* _Exercise brief_: Write out all of the lines below, exactly and completely.

-- Begin --

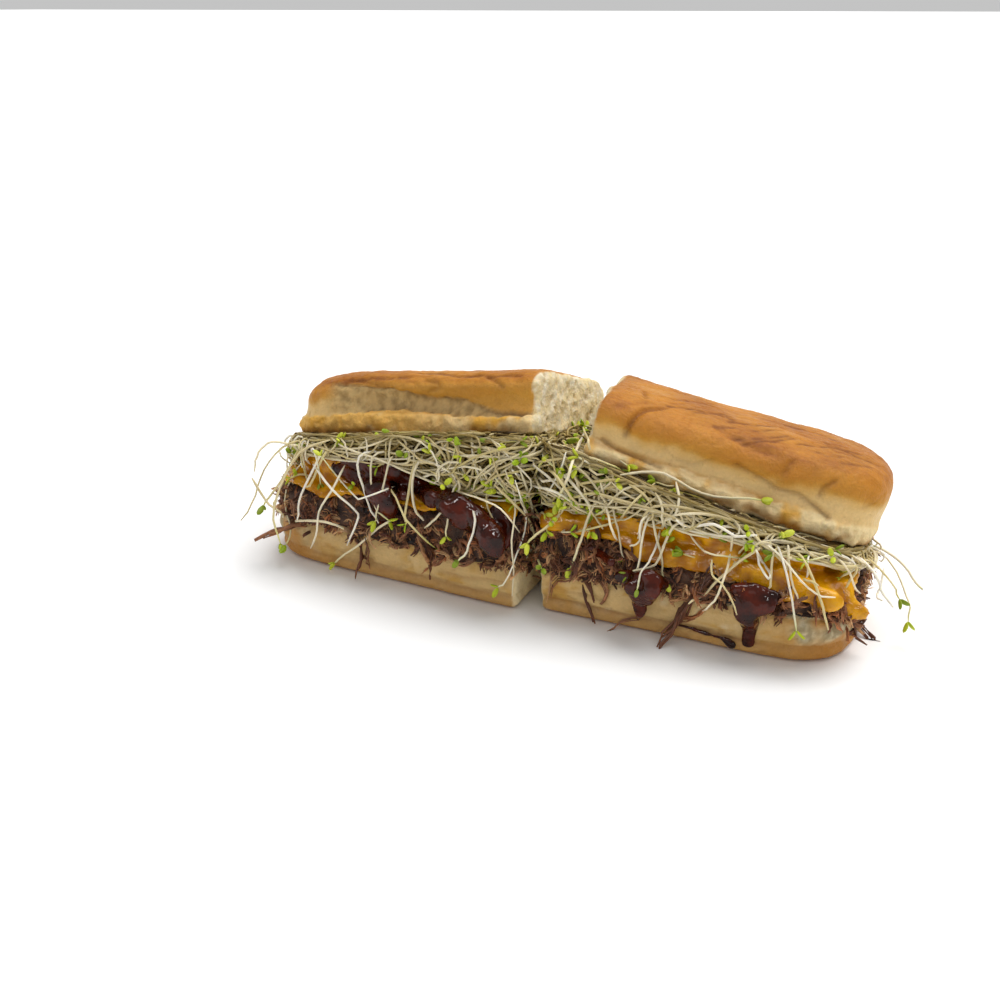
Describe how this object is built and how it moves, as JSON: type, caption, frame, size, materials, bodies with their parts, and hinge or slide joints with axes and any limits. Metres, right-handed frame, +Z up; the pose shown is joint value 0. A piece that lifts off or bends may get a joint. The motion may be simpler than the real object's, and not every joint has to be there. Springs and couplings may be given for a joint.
{
  "type": "panini",
  "caption": "Long pressed roll filled with pulled beef, barbecue sauce, melted cheese and sprouts, cut across the middle, halves end to end.",
  "frame": {"origin": "middle of the footprint of the whole thing's bounding box, on the surface it rests on", "axes": "+X along the roll, from the left half to the right half; -Y is the open front that faces the eater; +Z up"},
  "size_m": [0.2546, 0.0948, 0.0853],
  "materials": {
    "bottom_bread": "matt, pale tan baked bread, a little porous",
    "top_bread": "toasted golden-brown crust with a slight sheen, pale cream sides",
    "beef": "moist grey-brown shreds with glossy dark red-brown sauce",
    "cheese": "smooth, glossy, melted orange-yellow",
    "sprouts": "slightly shiny cream-white stems with yellow-green seed leaves"
  },
  "bodies": {
    "root": {"bottom_bread_left": "bottom_bread", "beef_left": "beef", "cheese_left": "cheese", "sprouts_left": "sprouts", "top_bread_left": "top_bread", "bottom_bread_right": "bottom_bread", "beef_right": "beef", "cheese_right": "cheese", "sprouts_right": "sprouts", "top_bread_right": "top_bread"}
  },
  "joints": []
}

-- End --

* _Problem solution_:
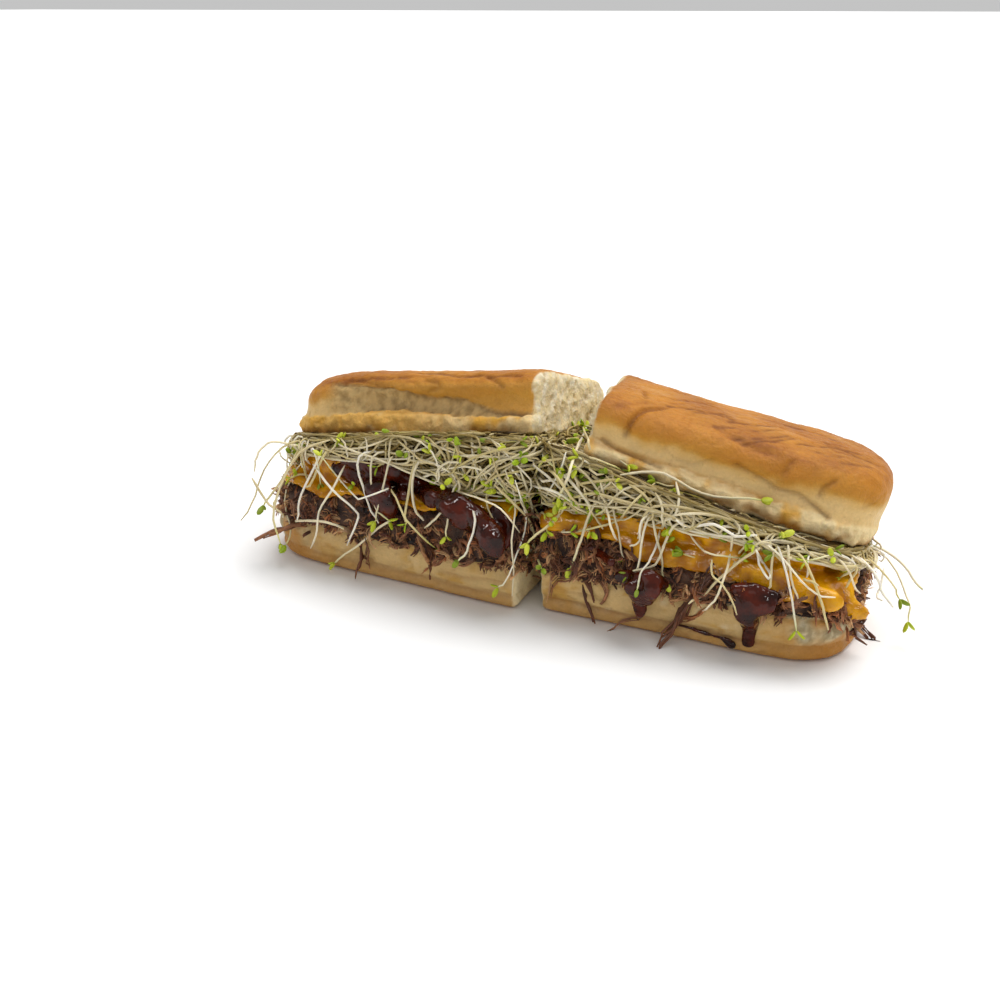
Describe how this object is built and how it moves, as JSON: type, caption, frame, size, materials, bodies with their parts, and hinge or slide joints with axes and any limits. Metres, right-handed frame, +Z up; the pose shown is joint value 0. A piece that lifts off or bends may get a joint. The motion may be simpler than the real object's, and not every joint has to be there. Springs and couplings may be given for a joint.
{
  "type": "panini",
  "caption": "Long pressed roll filled with pulled beef, barbecue sauce, melted cheese and sprouts, cut across the middle, halves end to end.",
  "frame": {"origin": "middle of the footprint of the whole thing's bounding box, on the surface it rests on", "axes": "+X along the roll, from the left half to the right half; -Y is the open front that faces the eater; +Z up"},
  "size_m": [0.2546, 0.0948, 0.0853],
  "materials": {
    "bottom_bread": "matt, pale tan baked bread, a little porous",
    "top_bread": "toasted golden-brown crust with a slight sheen, pale cream sides",
    "beef": "moist grey-brown shreds with glossy dark red-brown sauce",
    "cheese": "smooth, glossy, melted orange-yellow",
    "sprouts": "slightly shiny cream-white stems with yellow-green seed leaves"
  },
  "bodies": {
    "root": {"bottom_bread_left": "bottom_bread", "beef_left": "beef", "cheese_left": "cheese", "sprouts_left": "sprouts", "top_bread_left": "top_bread", "bottom_bread_right": "bottom_bread", "beef_right": "beef", "cheese_right": "cheese", "sprouts_right": "sprouts", "top_bread_right": "top_bread"}
  },
  "joints": []
}